* SET TASK *
Restrict the output to the lines below starting at the one that contains "return turned - along_x(rod_diameter" and ending at the one that contains "before = set(bpy.data.objects)", and restate them word for word, both ends included.

* SUPPLIED RECORDS *
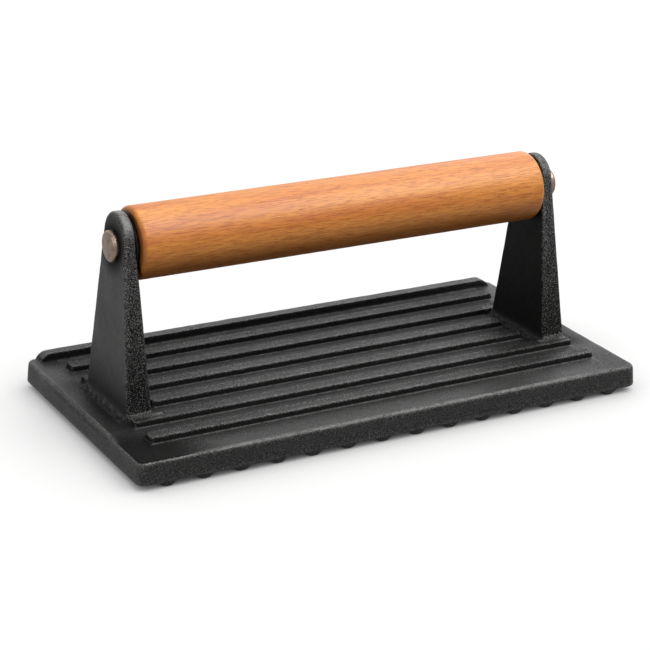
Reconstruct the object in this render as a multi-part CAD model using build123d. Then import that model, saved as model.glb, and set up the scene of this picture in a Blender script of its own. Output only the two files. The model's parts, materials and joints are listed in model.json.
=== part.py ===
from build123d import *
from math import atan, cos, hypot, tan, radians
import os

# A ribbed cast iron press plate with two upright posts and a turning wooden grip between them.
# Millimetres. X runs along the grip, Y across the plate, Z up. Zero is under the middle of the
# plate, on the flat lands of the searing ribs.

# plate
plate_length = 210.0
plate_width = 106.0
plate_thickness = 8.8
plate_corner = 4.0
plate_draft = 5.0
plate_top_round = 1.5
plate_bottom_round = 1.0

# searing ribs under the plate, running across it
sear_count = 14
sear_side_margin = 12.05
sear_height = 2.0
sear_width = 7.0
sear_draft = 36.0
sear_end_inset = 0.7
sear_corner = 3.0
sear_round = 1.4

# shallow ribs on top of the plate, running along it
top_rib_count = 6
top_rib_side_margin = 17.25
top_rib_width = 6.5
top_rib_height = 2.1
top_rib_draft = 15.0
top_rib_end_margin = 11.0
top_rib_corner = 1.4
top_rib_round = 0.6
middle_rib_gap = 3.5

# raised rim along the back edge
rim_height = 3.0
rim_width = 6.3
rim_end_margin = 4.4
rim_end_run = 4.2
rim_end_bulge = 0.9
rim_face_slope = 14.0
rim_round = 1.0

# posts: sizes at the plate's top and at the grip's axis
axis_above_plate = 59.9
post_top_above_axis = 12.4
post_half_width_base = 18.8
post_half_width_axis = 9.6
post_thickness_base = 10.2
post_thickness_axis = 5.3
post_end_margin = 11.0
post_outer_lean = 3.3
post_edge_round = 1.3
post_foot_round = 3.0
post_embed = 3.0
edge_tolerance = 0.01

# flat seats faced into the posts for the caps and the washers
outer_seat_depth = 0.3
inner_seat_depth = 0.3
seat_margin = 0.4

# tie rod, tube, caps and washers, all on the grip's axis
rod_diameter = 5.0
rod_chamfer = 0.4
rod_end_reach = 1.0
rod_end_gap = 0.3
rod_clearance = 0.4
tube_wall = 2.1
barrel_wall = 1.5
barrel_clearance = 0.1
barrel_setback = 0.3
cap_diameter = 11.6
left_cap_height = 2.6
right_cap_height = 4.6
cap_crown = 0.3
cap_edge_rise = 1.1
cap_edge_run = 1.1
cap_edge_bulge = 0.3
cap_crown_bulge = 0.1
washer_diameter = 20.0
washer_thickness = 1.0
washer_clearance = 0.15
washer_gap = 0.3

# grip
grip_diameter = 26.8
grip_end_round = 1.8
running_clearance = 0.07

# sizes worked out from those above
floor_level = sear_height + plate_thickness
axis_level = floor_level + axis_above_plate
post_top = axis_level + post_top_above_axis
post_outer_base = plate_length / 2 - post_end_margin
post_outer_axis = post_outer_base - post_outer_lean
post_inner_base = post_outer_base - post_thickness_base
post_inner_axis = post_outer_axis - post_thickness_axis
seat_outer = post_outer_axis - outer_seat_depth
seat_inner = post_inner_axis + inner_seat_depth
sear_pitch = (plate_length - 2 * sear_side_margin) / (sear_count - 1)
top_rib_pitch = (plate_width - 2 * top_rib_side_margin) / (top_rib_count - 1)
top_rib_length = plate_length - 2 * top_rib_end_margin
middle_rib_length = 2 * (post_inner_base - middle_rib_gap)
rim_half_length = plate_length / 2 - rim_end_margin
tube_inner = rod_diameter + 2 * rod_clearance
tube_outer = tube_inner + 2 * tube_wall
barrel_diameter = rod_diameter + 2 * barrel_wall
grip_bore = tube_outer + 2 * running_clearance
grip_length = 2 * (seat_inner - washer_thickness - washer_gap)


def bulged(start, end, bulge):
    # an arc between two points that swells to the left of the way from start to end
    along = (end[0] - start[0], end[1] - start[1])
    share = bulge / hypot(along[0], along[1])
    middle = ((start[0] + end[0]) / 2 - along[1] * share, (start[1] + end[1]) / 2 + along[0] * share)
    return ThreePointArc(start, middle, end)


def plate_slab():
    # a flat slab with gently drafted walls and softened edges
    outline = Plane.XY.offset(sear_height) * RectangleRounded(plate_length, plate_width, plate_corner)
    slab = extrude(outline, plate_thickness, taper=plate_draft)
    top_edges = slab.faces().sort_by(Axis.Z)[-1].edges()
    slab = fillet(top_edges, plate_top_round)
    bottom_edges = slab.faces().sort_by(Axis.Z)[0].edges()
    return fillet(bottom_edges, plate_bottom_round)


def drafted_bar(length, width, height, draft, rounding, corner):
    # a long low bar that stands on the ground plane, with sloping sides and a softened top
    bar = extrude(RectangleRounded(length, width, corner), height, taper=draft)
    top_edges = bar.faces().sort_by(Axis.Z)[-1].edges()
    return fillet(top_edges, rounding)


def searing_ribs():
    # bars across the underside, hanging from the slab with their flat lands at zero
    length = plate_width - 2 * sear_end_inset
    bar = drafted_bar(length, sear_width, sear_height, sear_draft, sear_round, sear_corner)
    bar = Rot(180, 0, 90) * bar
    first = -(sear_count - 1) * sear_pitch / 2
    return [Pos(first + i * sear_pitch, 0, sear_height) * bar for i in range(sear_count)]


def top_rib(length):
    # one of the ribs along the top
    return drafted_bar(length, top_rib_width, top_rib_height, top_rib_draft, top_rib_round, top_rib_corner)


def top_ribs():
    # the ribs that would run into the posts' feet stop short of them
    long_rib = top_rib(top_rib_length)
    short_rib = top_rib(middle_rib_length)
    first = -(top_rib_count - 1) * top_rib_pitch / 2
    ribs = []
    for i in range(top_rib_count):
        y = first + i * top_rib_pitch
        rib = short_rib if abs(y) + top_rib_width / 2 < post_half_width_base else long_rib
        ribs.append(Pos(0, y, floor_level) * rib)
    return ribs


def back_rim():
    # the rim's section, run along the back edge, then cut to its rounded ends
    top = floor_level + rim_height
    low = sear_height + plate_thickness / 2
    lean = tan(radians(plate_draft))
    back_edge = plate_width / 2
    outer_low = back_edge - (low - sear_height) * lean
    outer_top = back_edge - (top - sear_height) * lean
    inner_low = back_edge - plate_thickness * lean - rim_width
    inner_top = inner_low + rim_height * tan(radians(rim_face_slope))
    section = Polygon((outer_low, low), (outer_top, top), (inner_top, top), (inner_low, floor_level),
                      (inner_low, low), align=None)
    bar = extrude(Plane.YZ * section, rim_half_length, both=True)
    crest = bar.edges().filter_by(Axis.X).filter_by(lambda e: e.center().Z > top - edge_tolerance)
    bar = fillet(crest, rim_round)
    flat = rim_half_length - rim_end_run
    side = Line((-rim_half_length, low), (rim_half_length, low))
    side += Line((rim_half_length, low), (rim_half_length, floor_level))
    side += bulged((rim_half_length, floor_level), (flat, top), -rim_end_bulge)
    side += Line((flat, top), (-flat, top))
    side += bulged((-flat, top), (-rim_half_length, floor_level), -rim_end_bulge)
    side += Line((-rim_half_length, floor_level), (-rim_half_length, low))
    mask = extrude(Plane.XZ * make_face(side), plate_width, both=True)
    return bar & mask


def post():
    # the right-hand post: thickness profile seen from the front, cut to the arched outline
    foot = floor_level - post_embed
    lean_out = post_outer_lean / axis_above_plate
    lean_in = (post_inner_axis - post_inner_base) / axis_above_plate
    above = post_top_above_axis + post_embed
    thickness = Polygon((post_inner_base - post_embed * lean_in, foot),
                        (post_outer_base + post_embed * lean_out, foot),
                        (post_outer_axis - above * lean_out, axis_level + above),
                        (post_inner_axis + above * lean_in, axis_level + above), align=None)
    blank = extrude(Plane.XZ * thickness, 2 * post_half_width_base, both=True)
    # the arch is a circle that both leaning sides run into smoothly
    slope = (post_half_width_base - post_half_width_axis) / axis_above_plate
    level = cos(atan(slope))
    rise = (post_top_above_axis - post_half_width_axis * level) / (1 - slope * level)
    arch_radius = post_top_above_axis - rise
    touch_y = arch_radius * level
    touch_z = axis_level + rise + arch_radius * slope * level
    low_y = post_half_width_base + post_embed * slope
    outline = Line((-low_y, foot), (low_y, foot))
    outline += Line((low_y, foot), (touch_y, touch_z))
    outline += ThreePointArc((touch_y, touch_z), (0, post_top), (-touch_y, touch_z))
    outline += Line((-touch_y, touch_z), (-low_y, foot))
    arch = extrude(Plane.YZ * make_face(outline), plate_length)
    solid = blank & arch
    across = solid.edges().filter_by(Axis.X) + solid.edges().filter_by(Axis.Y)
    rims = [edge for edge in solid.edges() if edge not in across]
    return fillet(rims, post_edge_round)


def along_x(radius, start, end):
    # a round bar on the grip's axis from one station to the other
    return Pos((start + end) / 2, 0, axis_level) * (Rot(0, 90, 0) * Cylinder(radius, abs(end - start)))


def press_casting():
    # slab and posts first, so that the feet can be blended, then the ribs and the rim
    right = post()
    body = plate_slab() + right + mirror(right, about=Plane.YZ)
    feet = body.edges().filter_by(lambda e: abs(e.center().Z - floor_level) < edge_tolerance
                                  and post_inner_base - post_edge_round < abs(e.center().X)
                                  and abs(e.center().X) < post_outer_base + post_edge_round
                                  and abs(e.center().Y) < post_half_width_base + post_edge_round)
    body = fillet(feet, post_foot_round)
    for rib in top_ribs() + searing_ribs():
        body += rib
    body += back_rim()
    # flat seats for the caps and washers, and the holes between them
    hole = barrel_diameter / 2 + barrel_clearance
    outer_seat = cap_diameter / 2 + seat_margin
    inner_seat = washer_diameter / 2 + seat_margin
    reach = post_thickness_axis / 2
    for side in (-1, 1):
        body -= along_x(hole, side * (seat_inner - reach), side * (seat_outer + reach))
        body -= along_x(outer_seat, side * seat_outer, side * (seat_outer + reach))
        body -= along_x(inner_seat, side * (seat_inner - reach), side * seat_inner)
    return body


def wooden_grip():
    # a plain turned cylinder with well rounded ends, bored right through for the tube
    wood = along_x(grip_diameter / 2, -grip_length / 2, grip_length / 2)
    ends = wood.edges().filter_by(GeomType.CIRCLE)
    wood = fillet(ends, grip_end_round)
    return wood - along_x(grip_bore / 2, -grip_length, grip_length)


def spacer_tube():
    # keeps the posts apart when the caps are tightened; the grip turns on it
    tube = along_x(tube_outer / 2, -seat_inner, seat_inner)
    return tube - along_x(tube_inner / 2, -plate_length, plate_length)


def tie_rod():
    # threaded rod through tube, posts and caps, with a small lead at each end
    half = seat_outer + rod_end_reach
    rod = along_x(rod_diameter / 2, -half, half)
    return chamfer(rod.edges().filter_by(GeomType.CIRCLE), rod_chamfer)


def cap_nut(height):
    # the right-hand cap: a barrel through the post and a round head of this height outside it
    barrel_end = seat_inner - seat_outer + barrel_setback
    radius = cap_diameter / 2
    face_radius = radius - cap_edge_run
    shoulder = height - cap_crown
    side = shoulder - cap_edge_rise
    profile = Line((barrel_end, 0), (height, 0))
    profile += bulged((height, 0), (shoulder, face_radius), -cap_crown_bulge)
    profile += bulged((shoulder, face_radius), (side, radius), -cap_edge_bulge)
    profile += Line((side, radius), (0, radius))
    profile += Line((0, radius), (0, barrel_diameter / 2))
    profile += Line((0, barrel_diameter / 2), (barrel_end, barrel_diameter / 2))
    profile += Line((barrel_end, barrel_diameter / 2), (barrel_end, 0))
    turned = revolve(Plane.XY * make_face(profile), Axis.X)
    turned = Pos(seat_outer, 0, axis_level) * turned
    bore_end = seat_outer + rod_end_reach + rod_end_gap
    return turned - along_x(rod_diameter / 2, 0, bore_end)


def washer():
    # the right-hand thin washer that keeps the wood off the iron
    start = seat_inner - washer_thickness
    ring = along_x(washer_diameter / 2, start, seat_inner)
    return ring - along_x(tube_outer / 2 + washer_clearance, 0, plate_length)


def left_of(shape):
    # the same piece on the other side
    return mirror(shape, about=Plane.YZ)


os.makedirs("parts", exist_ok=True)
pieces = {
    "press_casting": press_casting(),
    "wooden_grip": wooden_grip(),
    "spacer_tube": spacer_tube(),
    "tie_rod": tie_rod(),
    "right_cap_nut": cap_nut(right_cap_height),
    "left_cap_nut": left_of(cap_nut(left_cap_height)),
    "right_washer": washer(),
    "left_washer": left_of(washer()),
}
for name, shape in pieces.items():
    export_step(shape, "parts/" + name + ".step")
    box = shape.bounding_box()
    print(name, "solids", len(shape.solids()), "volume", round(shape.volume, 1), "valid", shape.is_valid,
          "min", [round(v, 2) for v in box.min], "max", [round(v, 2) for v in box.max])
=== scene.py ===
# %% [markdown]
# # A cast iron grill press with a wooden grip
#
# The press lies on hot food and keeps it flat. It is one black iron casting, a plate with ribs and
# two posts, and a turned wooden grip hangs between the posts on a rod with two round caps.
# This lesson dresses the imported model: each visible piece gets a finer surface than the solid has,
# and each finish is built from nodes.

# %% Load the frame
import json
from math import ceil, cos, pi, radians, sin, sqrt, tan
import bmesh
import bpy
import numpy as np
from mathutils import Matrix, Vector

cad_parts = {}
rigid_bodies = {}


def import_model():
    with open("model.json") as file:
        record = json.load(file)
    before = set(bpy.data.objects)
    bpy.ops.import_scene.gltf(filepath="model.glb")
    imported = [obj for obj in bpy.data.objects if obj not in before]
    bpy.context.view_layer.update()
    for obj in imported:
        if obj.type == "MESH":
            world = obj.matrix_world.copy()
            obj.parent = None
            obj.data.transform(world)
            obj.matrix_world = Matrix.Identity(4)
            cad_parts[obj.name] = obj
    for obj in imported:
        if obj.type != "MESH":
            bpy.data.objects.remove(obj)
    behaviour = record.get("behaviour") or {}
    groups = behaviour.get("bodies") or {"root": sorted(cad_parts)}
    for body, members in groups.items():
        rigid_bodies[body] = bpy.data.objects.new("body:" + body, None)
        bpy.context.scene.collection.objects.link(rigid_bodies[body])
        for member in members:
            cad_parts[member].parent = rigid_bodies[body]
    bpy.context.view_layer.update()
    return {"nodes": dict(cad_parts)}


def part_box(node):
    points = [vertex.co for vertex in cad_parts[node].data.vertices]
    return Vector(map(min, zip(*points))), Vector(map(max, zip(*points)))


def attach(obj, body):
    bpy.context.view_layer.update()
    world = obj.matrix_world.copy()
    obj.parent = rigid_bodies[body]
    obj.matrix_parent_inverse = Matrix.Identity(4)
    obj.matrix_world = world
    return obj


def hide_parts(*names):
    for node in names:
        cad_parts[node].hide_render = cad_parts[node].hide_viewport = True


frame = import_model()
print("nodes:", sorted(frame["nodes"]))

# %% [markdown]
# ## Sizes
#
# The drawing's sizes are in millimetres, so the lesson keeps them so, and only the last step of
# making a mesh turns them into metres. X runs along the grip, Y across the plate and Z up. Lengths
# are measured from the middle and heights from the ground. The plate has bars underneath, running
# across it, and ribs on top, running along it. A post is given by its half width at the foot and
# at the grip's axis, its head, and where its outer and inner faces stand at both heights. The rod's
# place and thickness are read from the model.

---

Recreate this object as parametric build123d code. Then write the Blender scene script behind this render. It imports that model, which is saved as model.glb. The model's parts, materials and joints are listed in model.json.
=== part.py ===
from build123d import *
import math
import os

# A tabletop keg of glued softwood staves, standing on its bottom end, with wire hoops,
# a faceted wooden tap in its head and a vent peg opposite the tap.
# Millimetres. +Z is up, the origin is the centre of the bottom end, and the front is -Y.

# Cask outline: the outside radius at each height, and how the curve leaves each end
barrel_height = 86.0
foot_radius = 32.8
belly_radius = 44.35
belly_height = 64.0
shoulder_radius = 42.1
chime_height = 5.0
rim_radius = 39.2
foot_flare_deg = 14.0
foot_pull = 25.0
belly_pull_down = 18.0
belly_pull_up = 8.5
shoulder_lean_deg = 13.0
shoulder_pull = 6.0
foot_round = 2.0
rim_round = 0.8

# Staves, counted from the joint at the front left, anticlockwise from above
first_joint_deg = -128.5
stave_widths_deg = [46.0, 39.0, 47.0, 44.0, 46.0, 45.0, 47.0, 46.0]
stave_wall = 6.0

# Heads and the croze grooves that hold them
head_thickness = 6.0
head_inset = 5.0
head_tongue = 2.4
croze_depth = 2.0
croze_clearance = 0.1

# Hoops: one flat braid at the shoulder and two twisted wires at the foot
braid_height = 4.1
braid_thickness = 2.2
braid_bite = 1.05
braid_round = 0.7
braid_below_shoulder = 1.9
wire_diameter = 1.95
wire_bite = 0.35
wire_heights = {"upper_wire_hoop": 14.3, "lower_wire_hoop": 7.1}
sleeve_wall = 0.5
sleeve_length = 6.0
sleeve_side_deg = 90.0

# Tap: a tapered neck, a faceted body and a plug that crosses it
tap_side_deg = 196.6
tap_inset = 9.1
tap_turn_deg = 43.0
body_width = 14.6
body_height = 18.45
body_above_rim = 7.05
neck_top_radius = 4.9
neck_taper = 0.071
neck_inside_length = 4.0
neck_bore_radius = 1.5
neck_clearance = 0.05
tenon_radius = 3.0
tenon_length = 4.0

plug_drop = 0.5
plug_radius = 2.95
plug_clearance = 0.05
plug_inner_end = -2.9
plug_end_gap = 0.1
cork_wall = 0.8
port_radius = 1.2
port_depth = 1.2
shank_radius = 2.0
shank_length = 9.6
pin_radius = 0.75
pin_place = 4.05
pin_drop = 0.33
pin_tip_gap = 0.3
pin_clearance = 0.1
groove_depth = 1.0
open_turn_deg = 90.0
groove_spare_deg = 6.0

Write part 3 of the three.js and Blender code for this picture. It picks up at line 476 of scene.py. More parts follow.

* RESPONSE *
    return turned - along_x(rod_diameter / 2, 0, bore_end)


def washer():
    # the right-hand thin washer that keeps the wood off the iron
    start = seat_inner - washer_thickness
    ring = along_x(washer_diameter / 2, start, seat_inner)
    return ring - along_x(tube_outer / 2 + washer_clearance, 0, plate_length)


def left_of(shape):
    # the same piece on the other side
    return mirror(shape, about=Plane.YZ)


os.makedirs("parts", exist_ok=True)
pieces = {
    "press_casting": press_casting(),
    "wooden_grip": wooden_grip(),
    "spacer_tube": spacer_tube(),
    "tie_rod": tie_rod(),
    "right_cap_nut": cap_nut(right_cap_height),
    "left_cap_nut": left_of(cap_nut(left_cap_height)),
    "right_washer": washer(),
    "left_washer": left_of(washer()),
}
for name, shape in pieces.items():
    export_step(shape, "parts/" + name + ".step")
    box = shape.bounding_box()
    print(name, "solids", len(shape.solids()), "volume", round(shape.volume, 1), "valid", shape.is_valid,
          "min", [round(v, 2) for v in box.min], "max", [round(v, 2) for v in box.max])
=== scene.py ===
# %% [markdown]
# # A cast iron grill press with a wooden grip
#
# The press lies on hot food and keeps it flat. It is one black iron casting, a plate with ribs and
# two posts, and a turned wooden grip hangs between the posts on a rod with two round caps.
# This lesson dresses the imported model: each visible piece gets a finer surface than the solid has,
# and each finish is built from nodes.

# %% Load the frame
import json
from math import ceil, cos, pi, radians, sin, sqrt, tan
import bmesh
import bpy
import numpy as np
from mathutils import Matrix, Vector

cad_parts = {}
rigid_bodies = {}


def import_model():
    with open("model.json") as file:
        record = json.load(file)
    before = set(bpy.data.objects)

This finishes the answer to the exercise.